Tra la fine del 2016 e il 2018 la stampa iniziò a indagare in maniera sempre più insistente, facendo così scoppiare lo scandalo Datagate, che, come detto, coinvolse CA e Facebook in prima battuta, e ebbe (e ha ancora adesso?) implicazioni politiche internazionali. I fatti narrati hanno evidenziato quanto il distorto e non regolamentato uso dei dati personali non solo violi la privacy dei cittadini, ma rappresenti un serio pericolo per la democrazia.

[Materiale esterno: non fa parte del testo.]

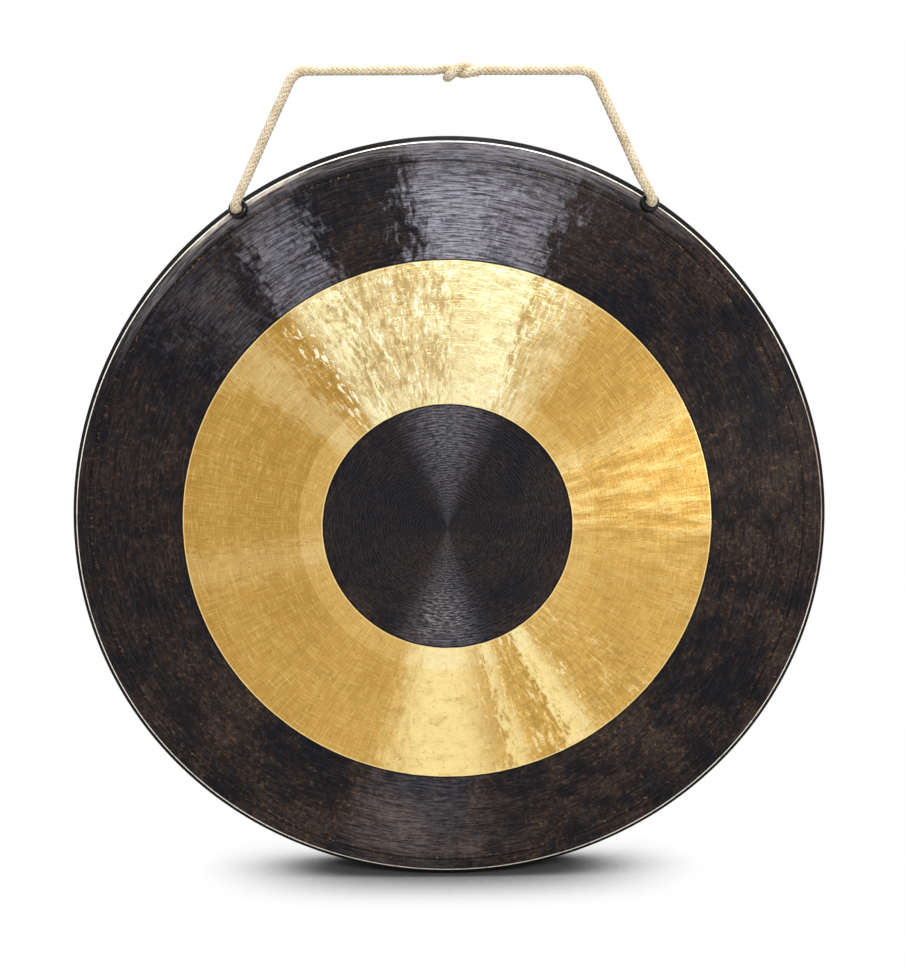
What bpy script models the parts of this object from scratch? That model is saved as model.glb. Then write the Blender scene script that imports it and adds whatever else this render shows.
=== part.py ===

E allora, che cosa possiamo fare concretamente per evitare o almeno limitare quanto più possibile la ripetizione di simili episodi? In una intervista per un magazine italiano, Kaiser avverte che nel mondo esiste un’industria della persuasione politica che fattura milioni di dollari, usando potentissimi strumenti informatici e psicologici per alterare le scelte dei cittadini. Prendono i dati di singoli individui, ne ricostruiscono le idee, le abitudini e le vulnerabilità attraverso i loro dati personali e li spingono a cambiare comportamento, arrivando a convincerli, mediante servizi di propaganda e disinformazione, a fare scelte contrarie ai loro interessi. Si tratta di un uso politico dei big data, della psicologia e delle scienze comportamentali. Per combattere questa situazione, oltre a sensibilizzare i governi in merito alla necessità di disciplinare in maniera rigorosa, e possibilmente il più armonica possibile tra le varie nazioni, il tema della privacy, dell’acquisizione e della necessità del consenso al trattamento, della cessione e finalità dei dati, Kaiser insiste sulla fondamentale importanza della alfabetizzazione digitale. Significa che ciascuno di noi deve sapere come vengono acquisiti i dati, dove vanno e come possono essere usati, rendendo ben chiaro il confine tra uso lecito e uso illecito, e che cosa può fare per tutelarsi. Ognuno di noi, quotidianamente, deve fare scelte etiche e consapevoli nella propria vita digitale, leggendo le privacy policy, le informative, i termini e le condizioni di uso di app e social network, facendo attenzione a non accettare indiscriminatamente i cookie di ogni sito che consulta, stando attento ai messaggi di odio, di paura, a tattiche ingannevoli di persuasione che riceve attraverso la posta elettronica o la condivisione di articoli sui social network.

Comprendere l’importanza e il valore, anche economico, dei nostri dati deve diventare una priorità, in modo da renderci consapevoli e attenti e sensibili alla loro tutela e salvaguardia contro qualsiasi uso illecito che ne può essere fatto.